Meyer was negligent in deciding how to install the fountain and, specifically, in the way he decided to use the front loader to move the stones. He chose to use the front loader in a manner with which he was both untrained and unfamiliar, and he put Fogerty in harm's way by allowing him to stand beneath one of the forks to steady the stone slung beneath the other fork while Meyer drove the front loader across the job site. Under these facts, because Employer failed to provide a safe manner and means to install the fountain, both Meyer's negligence in deciding how to do so and Fogerty's resulting injury were reasonably foreseeable to Employer. Accordingly, Meyer's negligence was a breach of Employer's nondelegable duty to provide a safe workplace, not a breach of some duty “separate and distinct” from Employer's duty. Under Parr and Peters, therefore, the trial court properly granted summary judgment in Meyer's favor.
The judgment of the circuit court is affirmed.
OPINION CONCURRING IN RESULT ONLY
While recognizing this Court's opinions regarding the application of the nondelegable duty doctrine in the co-employee liability cases handed down today are limited to actions against co-employees for injuries between 2005 and 2012, I write separately to preserve the right to find co-employee liability in limited circumstances. I believe the principal opinion applies a new foreseeability standard announced in Conner v. Ogletree, ___ S.W.3d ___ (Mo. banc 2018) (No. SC95995, decided March 6, 2018), expanding an employer's nondelegable duties to any foreseeable act. I believe this new standard is unnecessary, resulting in additional barriers for injured employees and forever precluding co-employee liability. I concur in the result only.
The principal opinion focuses its attention on the fact Wright Construction Company (hereinafter, “Employer”) failed to provide a safe manner and means to install the fountain and, as such, any resulting injury was foreseeable. While I concur in this instance Employer failed to provide a safe workplace, I maintain the proper analysis begins with ascertaining where an employer's nondelegable duty ends and a co-employee's independent duty begins rather than if the accident is foreseeable. Abbott v. Bolton, 500 S.W.3d 288, 292 (Mo. App. E.D. 2016).

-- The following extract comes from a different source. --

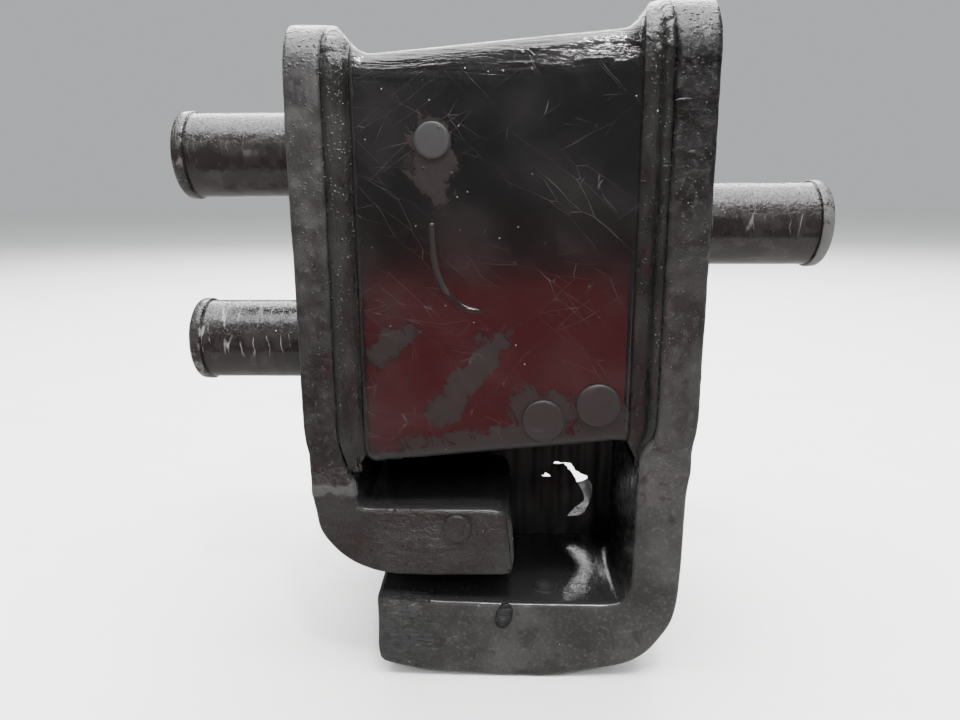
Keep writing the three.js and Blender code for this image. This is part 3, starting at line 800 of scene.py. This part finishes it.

Missouri law provides that an employer owes specific nondelegable duties to its employees, and if the employer delegates those duties to an employee, the employer remains liable. Peters v. Wady Indus., Inc., 489 S.W.3d 784, 795 (Mo. banc 2016). “Thus, when an employee's injuries result from the tools furnished, the place of work, or the manner in which the work is being done, the injuries are attributable to a breach of the employer's nondelegable duty to provide a safe workplace.” Abbott, 500 S.W.3d at 292; see also Gimmarro v. Kansas City, 116 S.W.2d 11, 13 (Mo. 1937) (finding the employer breached its nondelegable duty to provide a reasonably safe work environment by not providing a safe method for performing the work); Bender v. Kroger Grocery & Baking Co., 276 S.W. 405, 408 (Mo. 1925) (finding employee who performed work as directed was not liable for co-employee's resulting injury because employer had a nondelegable duty to ensure its work was not performed negligently).
An employer is required to provide a safe place to work. Peters, 489 S.W.3d at 795. An “employer's nondelegable duty to provide a safe workplace does not include transitory risks arising from an employee's negligence in carrying out his or her work.” Id. at 799. While each case is factually independent, prior cases provide some guidance to determine when a co-employee's actions are no longer encompassed by the employer's duty to provide a safe workplace. See Burns v. Smith, 214 S.W.3d 335, 338 (Mo. banc 2007) (explaining the independent “duty cannot arise from a mere failure to correct an unsafe condition and must be separate and apart from the employer's nondelegable duty to provide a safe workplace”); Tauchert v. Boatmen's Nat. Bank of St. Louis, 849 S.W.2d 573, 574 (Mo. banc 1993) (finding the creation of a hazardous condition may make a co-employee or supervisor liable for negligence); Fowler v. Phillips, 504 S.W.3d 107, 111 (Mo. App. E.D. 2016) (finding co-employee liability when the co-employee violated the employer's workplace rules); Carman v. Wieland, 406 S.W.3d 70, 79 (Mo. App. E.D. 2013) (finding no independent duty under the common law to impose co-employee liability for merely negligently driving in the course of work duties).
“[P]art of an employer's duty in providing a safe work environment is ‘provid [ing] a safe method of work.’ ” Peters, 489 S.W.3d at 799 (quoting Kelso v. W. A. Ross Const. Co., 85 S.W.2d 527, 535 (Mo. 1935)). In this case, Employer failed to do so. Larry Meyer (hereinafter, “Meyer”) did not deviate from a safe manner of work because Employer provided no guidance, instruction, or protocols for safely completing the task assigned to Matthew Fogerty (hereinafter, “Fogerty”) and Meyer. Employer failed to provide any direction to its employees or supervisor, who had never used a front loader for moving stones or built a fountain. Fogerty, Meyer, and Rick Armstrong, a supervisor, all stated the construction area was a typical construction site, and they were provided tools to complete their task. The only direction Employer provided was a blueprint of the fountain. Employer did not provide a safe method of work to complete their work assignment.
While I disagree with any foreseeability analysis, I concur the facts and circumstances in this case demonstrate Employer did not provide a safe method of work to complete the work assignment. There was nothing in the record demonstrating Meyer took any action outside of Employer's nondelegable duties. The injuries Fogerty received, while regrettable, were from the tools furnished by Employer and due to the manner in which Employer's work was done; hence, this was all subsumed within Employer's nondelegable duties. See Abbott, 500 S.W.3d at 292. Accordingly, I concur in the result only.
1. Fogerty also sued his supervisor, Rick Armstrong, but this claim was dismissed without prejudice.
Paul C. Wilson, Judge
Fischer, C.J., Russell, Breckenridge and Stith, JJ., concur; Draper, J., concurs in result in separate opinion filed. Powell, J., not participating.